**DATA SEGMENT**
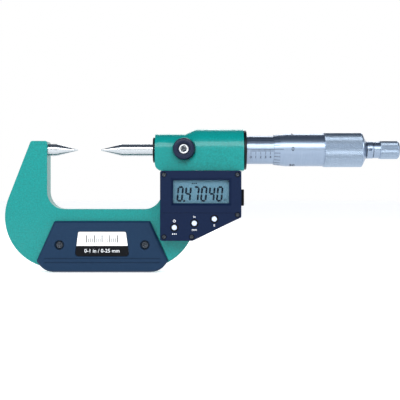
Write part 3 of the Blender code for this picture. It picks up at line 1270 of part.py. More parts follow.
def make_ratchet():
    neck_end = RATCHET_X + RATCHET_NECK_LENGTH
    post_end = neck_end + RATCHET_POST_LENGTH
    knob_end = KNOB_X + KNOB_LENGTH
    screw_bore = RATCHET_SCREW_BORE
    bore_floor = neck_end + POST_BORE_FLOOR
    body = lathe(
        "ratchet_body",
        [
            (RATCHET_X - RATCHET_STUD_LENGTH, 0),
            (RATCHET_X - RATCHET_STUD_LENGTH, RATCHET_STUD_RADIUS),
            (RATCHET_X, RATCHET_STUD_RADIUS),
            (RATCHET_X, RATCHET_NECK_RADIUS),
            (neck_end, RATCHET_NECK_RADIUS),
            (neck_end, RATCHET_POST_RADIUS),
            (post_end, RATCHET_POST_RADIUS),
            (post_end, screw_bore),
            (bore_floor, screw_bore),
            (bore_floor, 0),
        ],
        CHROME,
        on_axis(),
    )
    hole = lathe(
        "spanner_hole",
        rod(RATCHET_NECK_RADIUS - SPANNER_HOLE_DEPTH, RATCHET_NECK_RADIUS + CUT_PAST, SPANNER_HOLE_RADIUS),
        at=(RATCHET_X + RATCHET_NECK_LENGTH / 2, 0, AXIS_Z),
        turned_to=TO_FRONT,
        segments=TINY,
        cutter=True,
    )
    cut(body, hole)

    clutch_start = KNOB_X
    clutch_end = clutch_start + CLUTCH_LENGTH
    clutch = tube(clutch_start, clutch_end, CLUTCH_RADIUS, RATCHET_POST_RADIUS + RUNNING_GAP)
    lathe("ratchet_clutch", clutch, STEEL, on_axis())
    make_ratchet_spring(clutch_end + CLUTCH_TRAVEL + GAP, post_end)

    pocket_x = knob_end - SCREW_POCKET_DEPTH
    inner_x = pocket_x - KNOB_WEB
    lathe(
        "ratchet_knob",
        [
            (KNOB_X, KNOB_COLLAR_RADIUS),
            (KNOB_X + KNOB_COLLAR_LENGTH, KNOB_COLLAR_RADIUS),
            (KNOB_X + KNOB_COLLAR_LENGTH, KNOB_RADIUS),
            (knob_end - KNOB_CHAMFER, KNOB_RADIUS),
            (knob_end, KNOB_RADIUS - KNOB_CHAMFER),
            (knob_end, SCREW_POCKET_RADIUS),
            (pocket_x, SCREW_POCKET_RADIUS),
            (pocket_x, screw_bore + RUNNING_GAP),
            (inner_x, screw_bore + RUNNING_GAP),
            (inner_x, KNOB_BORE_RADIUS),
            (KNOB_X, KNOB_BORE_RADIUS),
        ],
        CHROME,
        on_axis(),
    )
    shank = screw_bore - RUNNING_GAP
    head = SCREW_POCKET_RADIUS - GAP
    head_end = pocket_x + GAP + RATCHET_SCREW_HEAD_HEIGHT
    lathe(
        "ratchet_screw",
        [
            (bore_floor + SCREW_TIP_ROOM, 0),
            (bore_floor + SCREW_TIP_ROOM, shank),
            (pocket_x + GAP, shank),
            (pocket_x + GAP, head),
            (head_end, head),
            (head_end, 0),
        ],
        BLACK_STEEL,
        on_axis(),
    )


def make_ratchet_spring(start, end):
    """A helix of wire around the post, drawn as a thin curve with its ends capped."""
    curve = bpy.data.curves.new("ratchet_spring", "CURVE")
    curve.dimensions = "3D"
    curve.bevel_depth = RATCHET_SPRING_WIRE
    curve.bevel_resolution = 1
    curve.use_fill_caps = True
    spline = curve.splines.new("POLY")
    count = 12 * RATCHET_SPRING_TURNS
    spline.points.add(count)
    low, high = start + RATCHET_SPRING_WIRE, end - RATCHET_SPRING_WIRE
    for i, point in enumerate(spline.points):
        angle = 2 * math.pi * i / 12
        along = low + (high - low) * i / count
        round_y = RATCHET_SPRING_RADIUS * math.cos(angle)
        round_z = RATCHET_SPRING_RADIUS * math.sin(angle)
        point.co = (along, round_y, round_z, 1)
    place(bpy.data.objects.new("ratchet_spring", curve), STEEL, on_axis())


# ---- Spindle lock


def make_lock():
    at = (LOCK_X, 0, AXIS_Z)
    knob_base = LOCK_FLOOR + GAP
    knob_top = knob_base + LOCK_KNOB_HEIGHT
    pocket = knob_top - LOCK_HEAD_HEIGHT - 2 * GAP
    edge = LOCK_KNOB_EDGE
    lathe(
        "lock_knob",
        [
            (knob_base, LOCK_KNOB_RADIUS),
            (knob_top - edge, LOCK_KNOB_RADIUS),
            (knob_top, LOCK_KNOB_RADIUS - edge),
            (knob_top, LOCK_HEAD_RADIUS + GAP),
            (pocket, LOCK_HEAD_RADIUS + GAP),
            (pocket, LOCK_SCREW_RADIUS + RUNNING_GAP),
            (knob_base, LOCK_SCREW_RADIUS + RUNNING_GAP),
        ],
        BOX_PLASTIC,
        at,
        TO_FRONT,
        FINE,
    )
    shoe_start = SPINDLE_RADIUS + GAP
    shoe_end = shoe_start + LOCK_SHOE_LENGTH
    screw_end = shoe_end + GAP
    lathe(
        "lock_screw",
        [
            (screw_end, 0),
            (screw_end, LOCK_SCREW_RADIUS),
            (pocket + GAP, LOCK_SCREW_RADIUS),
            (pocket + GAP, LOCK_HEAD_RADIUS),
            (pocket + GAP + LOCK_HEAD_HEIGHT, LOCK_HEAD_RADIUS),
            (pocket + GAP + LOCK_HEAD_HEIGHT, 0),
        ],
        STEEL,
        at,
        TO_FRONT,
    )
    lathe("lock_shoe", rod(shoe_start, shoe_end, LOCK_SCREW_RADIUS - RUNNING_GAP), BRASS, at, TO_FRONT)


# ---- Assembly

for leftover in list(bpy.data.objects):
    bpy.data.objects.remove(leftover)

PARTS = new_collection("point_micrometer")
CUTTERS = new_collection("cutters")
ASSEMBLY = bpy.data.objects.new("micrometer_middle_plane", None)
PARTS.objects.link(ASSEMBLY)
ASSEMBLY.location = (0, MID_PLANE_Y, 0)

PAINT = make_material("green_paint", 37, 160, 158, 0.35)
GRIP_PLASTIC = make_material("grip_plastic", 48, 79, 111, 0.5)
BOX_PLASTIC = make_material("box_plastic", 32, 53, 88, 0.45)
BLACK_PLASTIC = make_material("black_plastic", 16, 20, 24, 0.45)
RUBBER = make_material("rubber", 22, 23, 25, 0.8)
STEEL = make_material("ground_steel", 200, 206, 210, 0.2, 1.0)
BLACK_STEEL = make_material("blackened_steel", 60, 66, 72, 0.4, 1.0)
CHROME = make_material("satin_chrome", 176, 190, 202, 0.35, 1.0)
BRASS = make_material("brass", 190, 160, 90, 0.35, 1.0)
COPPER = make_material("flex_copper", 190, 120, 60, 0.5)
BOARD = make_material("circuit_board", 20, 90, 50, 0.5)
LCD = make_material("lcd_glass", 110, 152, 168, 0.2)
CLEAR = make_material("clear_window", 200, 215, 220, 0.05)
LABEL = make_material("label_foil", 235, 238, 240, 0.4)
BUTTON = make_material("button_cap", 196, 212, 240, 0.4)

make_frame()
make_anvil()
make_barrel_fittings()
make_grips()
make_housing()
make_cover()
make_gasket()
make_cover_screws()
make_display()
make_buttons()
make_battery()
make_data_port()
make_encoder()
make_sleeve()
make_spindle()
make_thimble()
make_ratchet()
make_lock()
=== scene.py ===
# %% [markdown]
# # A digital point micrometer
# This lesson dresses a finished mechanical model of a measuring tool: a painted cast frame, two steel
# points, a plastic display box, a graduated sleeve and thimble, and a ratchet stop. The mechanical model
# is loaded first and is never moved. Plain pieces keep its meshes and get better surfaces. Pieces that
# show rounded edges, knurling or scales are modelled here and ride on the same bodies.

import json
import math

import bmesh
import bpy
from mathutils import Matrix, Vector

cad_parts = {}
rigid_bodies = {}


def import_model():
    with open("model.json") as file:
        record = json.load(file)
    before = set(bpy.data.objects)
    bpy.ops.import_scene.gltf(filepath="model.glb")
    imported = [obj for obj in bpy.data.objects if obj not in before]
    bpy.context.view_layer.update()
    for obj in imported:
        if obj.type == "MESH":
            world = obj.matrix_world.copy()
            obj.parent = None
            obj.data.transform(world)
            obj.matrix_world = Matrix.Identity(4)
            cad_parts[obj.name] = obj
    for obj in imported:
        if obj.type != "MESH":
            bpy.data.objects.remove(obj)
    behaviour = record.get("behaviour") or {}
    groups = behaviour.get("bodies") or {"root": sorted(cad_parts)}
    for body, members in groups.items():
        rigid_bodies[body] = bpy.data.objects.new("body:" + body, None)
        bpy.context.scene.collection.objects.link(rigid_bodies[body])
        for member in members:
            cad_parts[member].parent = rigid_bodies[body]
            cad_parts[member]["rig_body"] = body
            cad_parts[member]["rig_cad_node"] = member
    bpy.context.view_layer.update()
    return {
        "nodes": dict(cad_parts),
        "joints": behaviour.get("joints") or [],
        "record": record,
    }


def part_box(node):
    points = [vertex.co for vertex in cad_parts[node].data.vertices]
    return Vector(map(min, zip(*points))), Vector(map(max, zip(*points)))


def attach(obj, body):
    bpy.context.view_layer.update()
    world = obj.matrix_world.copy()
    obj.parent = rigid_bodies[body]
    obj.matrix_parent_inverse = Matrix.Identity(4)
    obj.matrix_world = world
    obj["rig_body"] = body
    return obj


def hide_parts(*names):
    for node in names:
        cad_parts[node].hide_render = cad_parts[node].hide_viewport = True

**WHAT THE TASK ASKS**
Reproduce, please, the lines of the material from its first line down to the line containing "make_ratchet_spring(clutch_end + CLUTCH_TRAVEL", keeping both ends and nothing beyond them.

**WRITTEN ANSWER**
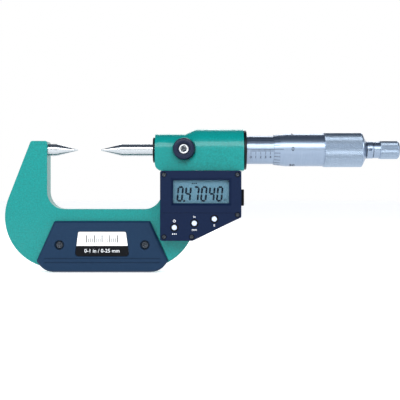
Write part 3 of the Blender code for this picture. It picks up at line 1270 of part.py. More parts follow.
def make_ratchet():
    neck_end = RATCHET_X + RATCHET_NECK_LENGTH
    post_end = neck_end + RATCHET_POST_LENGTH
    knob_end = KNOB_X + KNOB_LENGTH
    screw_bore = RATCHET_SCREW_BORE
    bore_floor = neck_end + POST_BORE_FLOOR
    body = lathe(
        "ratchet_body",
        [
            (RATCHET_X - RATCHET_STUD_LENGTH, 0),
            (RATCHET_X - RATCHET_STUD_LENGTH, RATCHET_STUD_RADIUS),
            (RATCHET_X, RATCHET_STUD_RADIUS),
            (RATCHET_X, RATCHET_NECK_RADIUS),
            (neck_end, RATCHET_NECK_RADIUS),
            (neck_end, RATCHET_POST_RADIUS),
            (post_end, RATCHET_POST_RADIUS),
            (post_end, screw_bore),
            (bore_floor, screw_bore),
            (bore_floor, 0),
        ],
        CHROME,
        on_axis(),
    )
    hole = lathe(
        "spanner_hole",
        rod(RATCHET_NECK_RADIUS - SPANNER_HOLE_DEPTH, RATCHET_NECK_RADIUS + CUT_PAST, SPANNER_HOLE_RADIUS),
        at=(RATCHET_X + RATCHET_NECK_LENGTH / 2, 0, AXIS_Z),
        turned_to=TO_FRONT,
        segments=TINY,
        cutter=True,
    )
    cut(body, hole)

    clutch_start = KNOB_X
    clutch_end = clutch_start + CLUTCH_LENGTH
    clutch = tube(clutch_start, clutch_end, CLUTCH_RADIUS, RATCHET_POST_RADIUS + RUNNING_GAP)
    lathe("ratchet_clutch", clutch, STEEL, on_axis())
    make_ratchet_spring(clutch_end + CLUTCH_TRAVEL + GAP, post_end)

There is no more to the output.